AJOG: Adverse Pregnancy Outcomes and Predicted 30-Year Risk of Maternal Cardiovascular Disease 2–7 Years After Delivery

OBJECTIVE: 

To determine whether adverse pregnancy outcomes are associated with a higher predicted 30-year risk of atherosclerotic cardiovascular disease (CVD; ie, coronary artery disease or stroke).

METHODS: 

This was a secondary analysis of the prospective Nulliparous Pregnancy Outcomes Study–Monitoring Mothers-to-Be Heart Health Study longitudinal cohort. The exposures were adverse pregnancy outcomes during the first pregnancy (ie, gestational diabetes mellitus [GDM], hypertensive disorder of pregnancy, preterm birth, and small- and large-for-gestational-age [SGA, LGA] birth weight) modeled individually and secondarily as the cumulative number of adverse pregnancy outcomes (ie, none, one, two or more).
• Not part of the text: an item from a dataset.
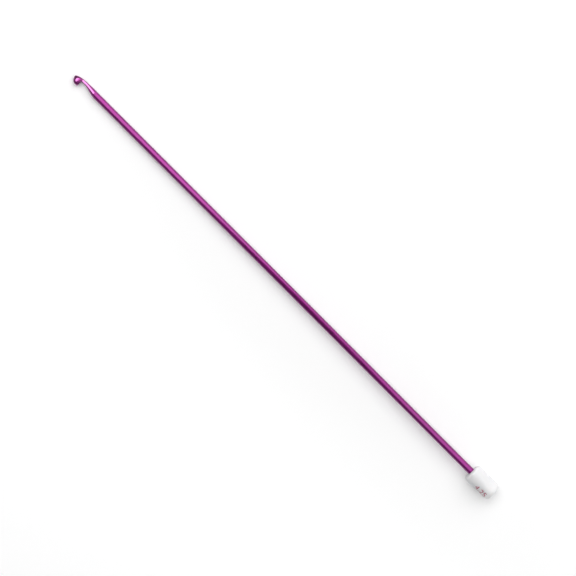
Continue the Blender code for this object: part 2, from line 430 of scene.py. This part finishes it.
    def make_throat(self):
        """The lip's flat face, the fillet under it and the straight neck."""
        rod = self.rod
        lip_front = self.head_out - rod.lip_edge
        neck_front = rod.neck_front + rod.neck_fillet
        for t in (0.03, 0.97):
            front = lip_front + (neck_front - lip_front) * t
            self.add_neck(rod.lip_along + self.FACE_LEAN * t, front)
        fillet_steps = 5
        for index in range(fillet_steps + 1):
            turn = 0.5 * math.pi * index / fillet_steps
            along = rod.lip_along + self.FACE_LEAN + rod.neck_fillet * (1 - math.cos(turn))
            self.add_neck(along, neck_front - rod.neck_fillet * math.sin(turn))
        neck_start = rod.lip_along + self.FACE_LEAN + rod.neck_fillet
        neck_steps = 8
        for index in range(1, neck_steps + 1):
            along = neck_start + (rod.neck_end_along - neck_start) * index / neck_steps
            self.add_neck(along, rod.neck_front)

    def make_ramp(self):
        """The ramp with its side flats, the flats' short run-out and the start of the shank."""
        rod = self.rod
        ramp_steps = 28
        for index in range(1, ramp_steps + 1):
            along = rod.neck_end_along + (rod.flat_end_along - rod.neck_end_along) * index / ramp_steps
            self.add_neck(along, self.ramp(along))
        runout_steps = 5
        for index in range(1, runout_steps + 1):
            t = index / runout_steps
            along = rod.flat_end_along + self.SIDE_STEP * t
            self.add_neck(along, self.ramp(along), flat=1 - ease(0.0, 1.0, t))
        shank_steps = 8
        start = rod.flat_end_along + self.SIDE_STEP
        for index in range(1, shank_steps + 1):
            along = start + (rod.ramp_end_along + self.SHANK_START - start) * index / shank_steps
            self.add_neck(along, self.ramp(along), flat=0.0)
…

The outcome was the 30-year risk of atherosclerotic CVD predicted with the Framingham Risk Score assessed at 2–7 years after delivery. Risk was measured both continuously in increments of 1% and categorically, with high predicted risk defined as a predicted risk of atherosclerotic CVD of 10% or more. Linear regression and modified Poisson models were adjusted for baseline covariates.

RESULTS: 

Among 4,273 individuals who were assessed at a median of 3.1 years after delivery (interquartile range 2.5–3.7), the median predicted 30-year atherosclerotic CVD risk was 2.2% (interquartile range 1.4–3.4), and 1.8% had high predicted risk. Individuals with GDM (least mean square 5.93 vs 4.19, adjusted β=1.45, 95% CI, 1.14–1.75), hypertensive disorder of pregnancy (4.95 vs 4.22, adjusted β=0.49, 95% CI, 0.31–0.68), and preterm birth (4.81 vs 4.27, adjusted β=0.47, 95% CI, 0.24–0.70) were more likely to have a higher absolute risk of atherosclerotic CVD. Similarly, individuals with GDM (8.7% vs 1.4%, adjusted risk ratio [RR] 2.02, 95% CI, 1.14–3.59), hypertensive disorder of pregnancy (4.4% vs 1.4%, adjusted RR 1.91, 95% CI, 1.17–3.13), and preterm birth (5.0% vs 1.5%, adjusted RR 2.26, 95% CI, 1.30–3.93) were more likely to have a high predicted risk of atherosclerotic CVD. A greater number of adverse pregnancy outcomes within the first birth was associated with progressively greater risks, including per 1% atherosclerotic CVD risk (one adverse pregnancy outcome: 4.86 vs 4.09, adjusted β=0.59, 95% CI, 0.43–0.75; two or more adverse pregnancy outcomes: 5.51 vs 4.09, adjusted β=1.16, 95% CI, 0.82–1.50), and a high predicted risk of atherosclerotic CVD (one adverse pregnancy outcome: 3.8% vs 1.0%, adjusted RR 2.33, 95% CI, 1.40–3.88; two or more adverse pregnancy outcomes: 8.7 vs 1.0%, RR 3.43, 95% CI, 1.74–6.74). Small and large for gestational age were not consistently associated with a higher atherosclerotic CVD risk.

CONCLUSION: 

Individuals who experienced adverse pregnancy outcomes in their first birth were more likely to have a higher predicted 30-year risk of CVD measured at 2–7 years after delivery. The magnitude of risk was higher with a greater number of adverse pregnancy outcomes experienced.